Washington Post board urges more transparency on Trump health: ‘No more spin doctors’ 

The Washington Post’s editorial board on Friday called for the White House to be more transparent about the state of President Trump’s health, demanding “no more spin doctors.”

“All presidents like to project robust health and are loath to admit weakness, even if caused by events beyond their control,” the board wrote in an opinion piece, citing when former President Reagan was shot in 1981.

“But when a president’s health is abnormal, the public has a right to know, especially if the problem has any effect on his fitness to perform his duties. In Mr. Trump’s case, the unanswered questions are glaring,” it continued.

Trump was brought to Walter Reed National Military Medical Center on Friday, Oct. 2, just hours after announcing that both he and first lady Melania Trump had tested positive for the coronavirus.

The next day, doctors offered a rosy assessment of the president’s health during a televised briefing. But statements The Associated Press and other outlets later attributed to White House chief of staff Mark Meadows and other sources gave a more alarming account of the president’s health.

The White House later acknowledged that Trump had received oxygen as he was being treated for COVID-19 after White House physician Sean Conley initially sidestepped answering questions on the topic.
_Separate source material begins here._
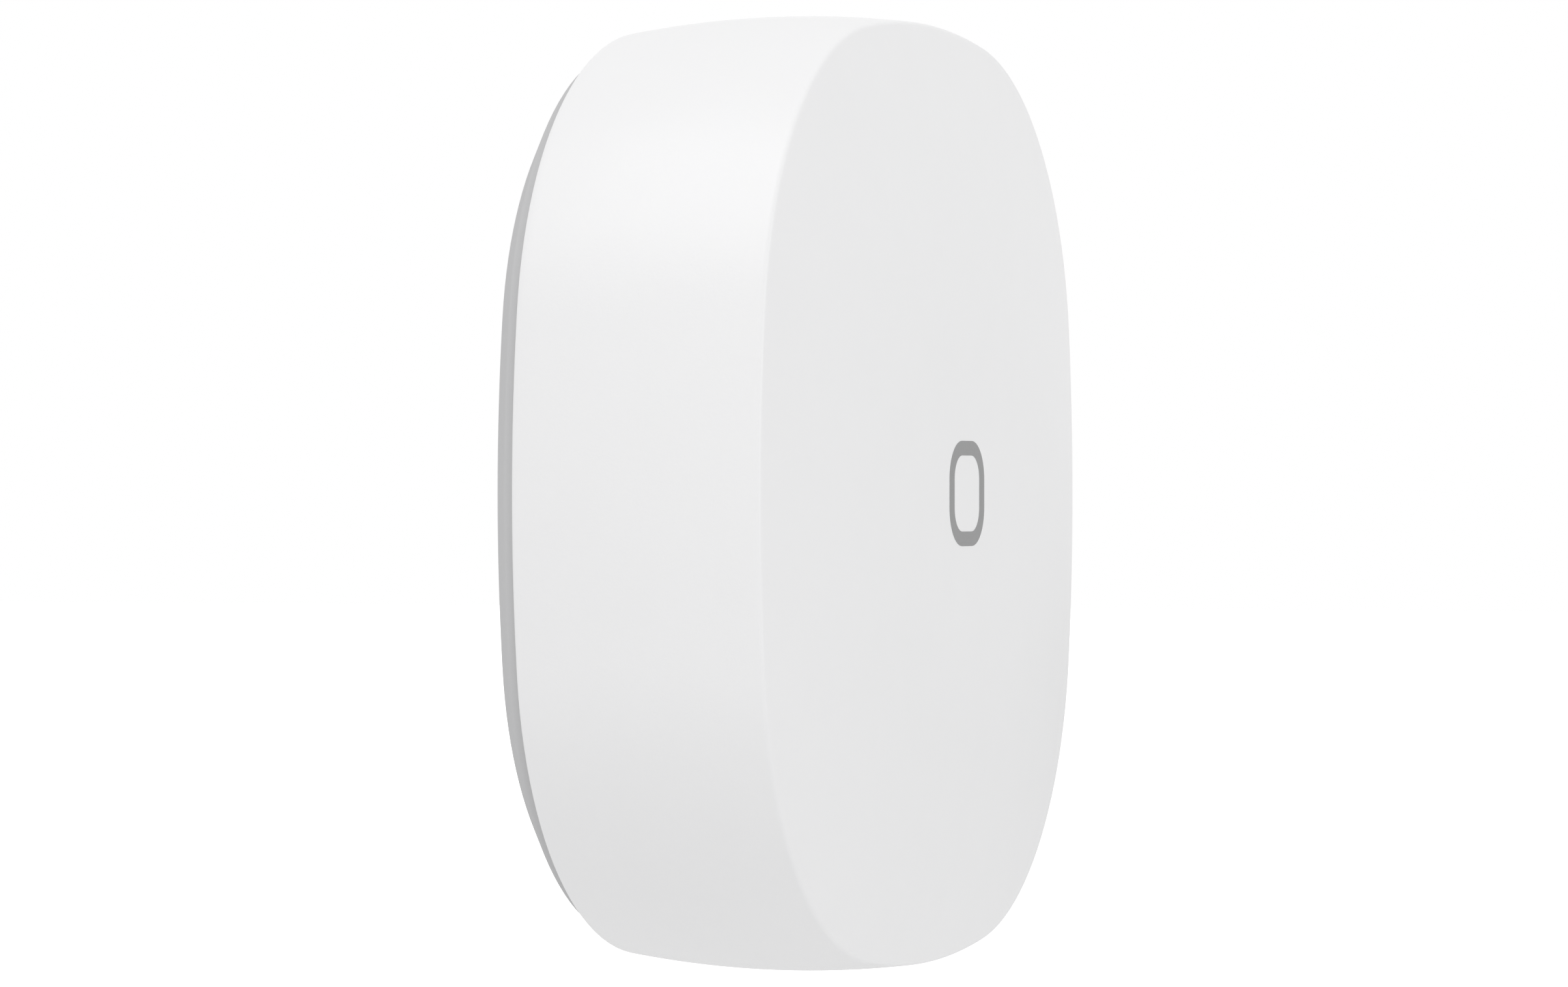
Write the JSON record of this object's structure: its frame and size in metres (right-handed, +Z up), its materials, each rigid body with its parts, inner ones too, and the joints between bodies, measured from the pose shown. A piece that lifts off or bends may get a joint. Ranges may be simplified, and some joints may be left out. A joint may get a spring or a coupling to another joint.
{
  "type": "smart button",
  "caption": "Rounded square wireless push button with a shallow domed face and a magnetic rear cover.",
  "frame": {"origin": "centre of the flat back face, on the wall", "axes": "+X to the right seen from the front, +Y into the wall, +Z up; the face looks along -Y"},
  "size_m": [0.04, 0.0139, 0.04],
  "materials": {
    "white_plastic": "fine matte moulded",
    "grey_ink": "pad printed",
    "grey_plastic": "fine matte moulded",
    "magnet": "nickel plated",
    "foam": "closed cell foam",
    "cell_steel": "satin nickel plated steel",
    "seal": "moulded gasket",
    "chassis_plastic": "moulded",
    "silicone": "soft moulded",
    "board": "solder mask over glass laminate",
    "screw_steel": "zinc plated",
    "shield_steel": "tinned steel",
    "chip_resin": "moulded epoxy",
    "copper": "gold plated copper",
    "ceramic": "sintered ceramic",
    "led_resin": "clear epoxy",
    "switch_resin": "moulded",
    "spring_steel": "nickel plated spring steel",
    "solder": "tinned",
    "button_resin": "moulded"
  },
  "bodies": {
    "rear_cover": {"rear_cover": "grey_plastic", "cover_magnets": "magnet", "cell_pad": "foam"},
    "chassis": {"chassis": "chassis_plastic", "stop_pads": "silicone", "circuit_board": "board", "board_screws": "screw_steel", "radio_shield": "shield_steel", "radio_chip": "chip_resin", "antenna": "copper", "crystal": "shield_steel", "capacitors": "ceramic", "status_led": "led_resin", "temperature_sensor": "chip_resin", "main_switch_base": "switch_resin", "main_switch_cover": "shield_steel", "main_switch_dome": "spring_steel", "main_switch_terminals": "solder", "positive_contact": "spring_steel", "negative_contact": "spring_steel", "pairing_switch": "switch_resin"},
    "push_cap": {"push_cap": "white_plastic", "printed_ring": "grey_ink"},
    "switch_plunger": {"main_switch_plunger": "switch_resin"},
    "coin_cell": {"cell_can": "cell_steel", "cell_seal": "seal", "cell_cap": "cell_steel"},
    "pairing_plunger": {"pairing_button": "button_resin"}
  },
  "joints": [
    {"name": "unit_release", "type": "slide", "parent": "rear_cover", "child": "chassis", "axis": [0, -1, 0], "range_m": [0, 0.016]},
    {"name": "cap_press", "type": "slide", "parent": "chassis", "child": "push_cap", "axis": [0, 1, 0], "range_m": [0, 0.0002], "stiffness_N_per_m": 2000, "springref_m": -0.0005},
    {"name": "switch_plunger_press", "type": "slide", "parent": "chassis", "child": "switch_plunger", "axis": [0, 1, 0], "range_m": [0, 0.0002], "deforming": ["main_switch_dome"]},
    {"name": "cell_lift", "type": "slide", "parent": "chassis", "child": "coin_cell", "axis": [0, 1, 0], "range_m": [0, 0.0072]},
    {"name": "pairing_press", "type": "slide", "parent": "chassis", "child": "pairing_plunger", "axis": [0, -1, 0], "range_m": [0, 0.00025], "stiffness_N_per_m": 1200, "springref_m": -0.0004}
  ],
  "couplings": [
    {"joint": "switch_plunger_press", "follows": "cap_press", "ratio": 1},
    {"joint": "cell_lift", "follows": "unit_release", "ratio": 0.45}
  ]
}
Conley maintained that the team briefing on Trump’s condition wasn’t “necessarily” trying to “hide” anything from the public.
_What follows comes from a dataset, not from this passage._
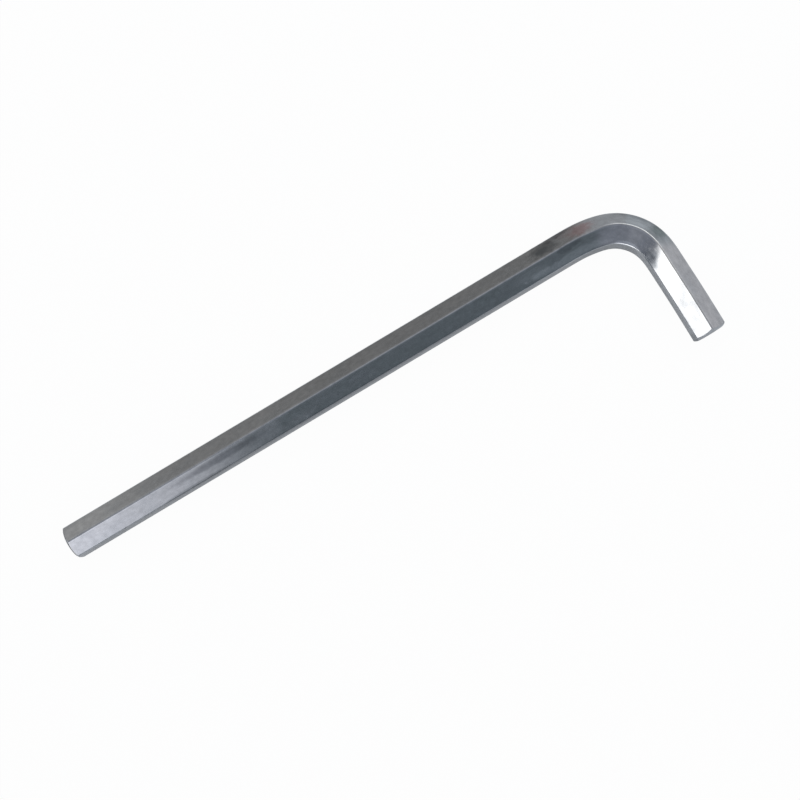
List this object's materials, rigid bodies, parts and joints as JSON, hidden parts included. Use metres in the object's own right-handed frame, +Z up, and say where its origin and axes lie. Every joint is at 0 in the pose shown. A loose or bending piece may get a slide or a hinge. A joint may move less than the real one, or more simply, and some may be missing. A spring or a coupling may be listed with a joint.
{
  "type": "hex key",
  "caption": "L-shaped hexagonal steel key with a long arm, a short arm and chamfered tips, for turning socket head screws.",
  "frame": {"origin": "on the surface that the key lies on, under the middle of the key's outline as seen from above", "axes": "+Z up; +X along the long arm, from its tip to the bend; the short arm points along -Y"},
  "size_m": [0.287, 0.0706, 0.0159],
  "materials": {
    "plated_steel": "nickel-chrome plate over drawn hexagonal bar, bright but a little cloudy, finely pitted and streaked along the bar"
  },
  "bodies": {
    "root": {"hex_key": "plated_steel"}
  },
  "joints": []
}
Conley later disclosed during a briefing with reporters that Trump received supplemental oxygen after his diagnosis. 

When asked why he had been reluctant  to disclose whether Trump had received oxygen, Conley said he was “trying to reflect the upbeat attitude that the team, the president, that his course of illness has had.”

This week, Conley repeatedly ducked more questions about Trump’s health and the timeline of his infection, even though Trump was deemed well enough to leave the hospital and return to the White House. 

The Washington Post board noted that Trump had a packed schedule the week before his coronavirus diagnosis, which included introducing his Supreme Court nominee Amy Coney Barrett in a White House Rose Garden event.

The White House has battled a spate of recent COVID-19 diagnoses among staff, leading Anthony Fauci, the nation’s top infectious disease expert, to describe what he called a “superspreader event” at the White House.

According to a Federal Emergency Management Agency memo obtained by ABC News this week, 34 White House staffers and “other contacts” have been infected with the coronavirus in recent days.

“Leadership matters, and Mr. Trump has been calamitously unable to provide it. In the pandemic, he offered glib reassurances when the nation needed realism,” the Post’s editorial concluded. “On the question of his personal health, a matter of public interest, we need more than spin doctors. We need real doctors providing real information.”

Trump plans to hold an in-person event at the White House on Saturday, two officials confirmed to The Hill, his first public engagement since being diagnosed with the coronavirus last week.

One White House official said that Trump will deliver remarks from the Blue Room Balcony to guests on the South Lawn, suggesting he will not be in close proximity to any of those in attendance.